Os contratos e a justiça.

26/05/2008

Em artigo publicado recentemente no Valor Econômico e reproduzido no site da Associtrus, o professor Décio Zylbersztajn da USP, fundador do PENSA, faz importantes considerações sobre as relações nos sistemas agroindustriais.

Segundo ele, cooperação e conflito estão sempre presentes nas relações entre os elos da cadeia produtiva e, quando não se desenvolvem mecanismos para incentivar cooperação, os conflitos se potencializam. Um dos exemplos citados é o da citricultura sobre a qual ele comenta: “A entidade de representação da indústria agiu cartesianamente informando que fará cumprir estritamente os contratos estabelecidos, fechando portas para negociação. Tal postura ignora que se, por um lado os contratos existem para serem obedecidos, por outro lado estabelecem uma relação de negociação continuada. Se a justiça for chamada a resolver o conflito, nem sempre sua decisão agradará as partes litigantes.”

Mais adiante, ao comentar sobre a importância dos contratos nas transações mais complexas e que envolvem investimentos de longo prazo, Zylbersztajn lembra que o papel do contrato é estabelecer as regras iniciais, que colocam as transações em movimento; o contrato sinaliza a intenção de cooperação para produzir e a gestão dos contratos não deve ser de alçada exclusiva dos praticantes do direito, que, no Brasil, não são formados no sentido de prevenção do litígio.

Ele sugere inclusive a criação de uma legislação específica, como existe em alguns países, para amparar as relações contratuais agroindustriais.

Essa visão sobre os contratos é muito importante para se contrapor ao entendimento de alguns juízes que não entendem a natureza estratégica do contrato e que comungam com a posição cartesiana da indústria de que os contratos devem ser cumpridos.

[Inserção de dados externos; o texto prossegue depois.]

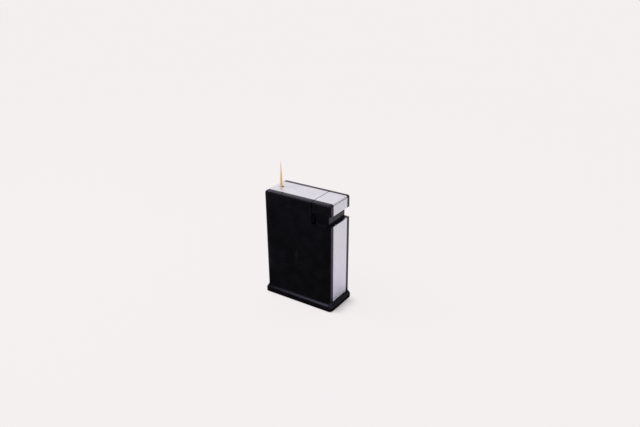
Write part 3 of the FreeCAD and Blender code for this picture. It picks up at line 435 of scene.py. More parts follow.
acetalGrain = {"cloud": 110, "grain": 700, "strength": 0.1, "depth": 0.00004, "detail": 2}
steelGrain = {"cloud": 300, "grain": 5200, "strength": 0.2, "depth": 0.00003, "detail": 2}
wireGrain = {"cloud": 240, "grain": 2600, "strength": 0.15, "depth": 0.00003}
rubberGrain = {"cloud": 200, "grain": 4200, "strength": 0.35, "depth": 0.00008}
finishes = {  # by the name of the slot
    "gloss_black": polishedBlack(),
    "satin_silver": satinSilver(),
    "inner_black": mouldedBlack(),
    "lift_white": grainedFinish("acetalWhite", stretch=(0.3, 1, 1), Specular_IOR_Level=0.5, **acetalGrain),
    "pin_steel": grainedFinish("turnedSteel", stretch=(0.06, 1, 0.06), Metallic=1, **steelGrain),
    "spring_steel": grainedFinish("springWire", stretch=(0.4, 0.4, 1), Metallic=1, **wireGrain),
    "pick_wood": birchWood(),
    "pad_rubber": grainedFinish("softRubber", Specular_IOR_Level=0.25, **rubberGrain),
}
print("materials ready")


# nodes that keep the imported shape

keptNodes = {
    "inner_black": ("hopper", "chassis"),
    "lift_white": ("rocker", "rocker_washer"),
    "pin_steel": ("rocker_pivot", "front_link_pin", "rear_link_pin", "retainer_rivet", "chassis_screws"),
    "spring_steel": ("plug_catch", "pick_retainer"),
}
for slotName, nodeNames in keptNodes.items():
    for nodeName in nodeNames:
        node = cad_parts[nodeName]
        node.data.materials.clear()
        node.data.materials.append(finishes[slotName])

bladeMesh = bmesh.new()
bladeMesh.from_mesh(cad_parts["lifter"].data)
bmesh.ops.remove_doubles(bladeMesh, verts=bladeMesh.verts, dist=sameCorner)  # the same shape, closed
finishSurface(makePiece("lifterBlade", bladeMesh), "lift_white", "lifter", ["lifter"])
print("inner nodes finished")


# side shells

shellSettings = {
    "rimRound": 0.0018,
    "notchRound": 0.00012,
    "dimpleMiddle": (-0.003, 0.045),
    "dimpleHalf": (0.0031, 0.0074),  # across and upright
    "dimpleDepth": 0.00048,
    "dimpleLean": 0.5,  # how far the deepest line lies to the back
    "dimpleFloor": 0.35,  # share of the way out that is rounded
    "dimpleRim": 0.12,  # share of it that eases into the face
    "dimpleSteps": 24,
    "chassisBosses": ((0.022, 0.034), (0.022, 0.05)),
    "chassisFace": 0.0106,
    "chassisPilot": 0.0023,
    "pivotPlace": (0.0102, 0.045),
    "pivotFace": 0.0108,
    "pivotBoss": 0.003,
    "pivotSeat": 0.0015,
    "pivotDepth": 0.00225,
    "seatLead": 0.0002,  # how far a seat's cutter starts before the boss
    "bossX": 0.025,
    "bossY": 0.009,
    "bossRadius": 0.0024,
    "bossLow": 0.0036,
    "bossTop": 0.02,
    "pilotRadius": 0.0011,
    "pilotTop": 0.015,
    "ribThick": 0.0016,
    "ribLow": 0.0124,
    "ribSink": 0.0004,
    "ribDrop": 0.0003,  # the rib ends this far below its boss
}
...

É bom lembrar aqui que, devido às assimetrias do agronegócio, o cumprimento do contrato é uma obrigação unilateral, pois a indústria tem vários mecanismos para deixar de cumpri-lo retardando a colheita, obrigando o produtor a “solicitar uma revisão para baixo no preço

contratado”, interpretando maliciosamente cláusulas contratuais, etc.

Não podemos esquecer-nos da lentidão da justiça e da capacidade dos grandes escritórios de advocacia de retardar indefinidamente as decisões judiciais, como é o caso da busca e apreensão feita no caso da Operação Fanta que, neste mês de janeiro, completa dois anos, sem que os juízes encarregados do caso se manifestem. A protelação foi o argumento utilizado pelos defensores do restabelecimento de acordos em casos de cartel, ao qual nos opusemos, mas fomos surpreendidos pela medida provisória apresentada de maneira dissimulada por um deputado federal do PT demonstrando as

distorções do nosso sistema político. A notícia recente da suspensão das negociações dos acordos confirma o nosso ponto de vista sobre a inconveniência desse tipo de acordo e deveria reabrir a discussão sobre esse ponto no projeto de lei, em discussão na Câmara Federal, que reforma o sistema brasileiro de defesa da concorrência, relatado pelo Dep. Ciro Gomes.

Assim, apesar de os fundamentos do mercado de suco de laranja continuarem muito favoráveis e os preços do suco de laranja deverem manter-se em alta, os citricultores somente participarão desses ganhos se souberem aproveitar a conjuntura política para avançar na organização e no fortalecimento de nossa união.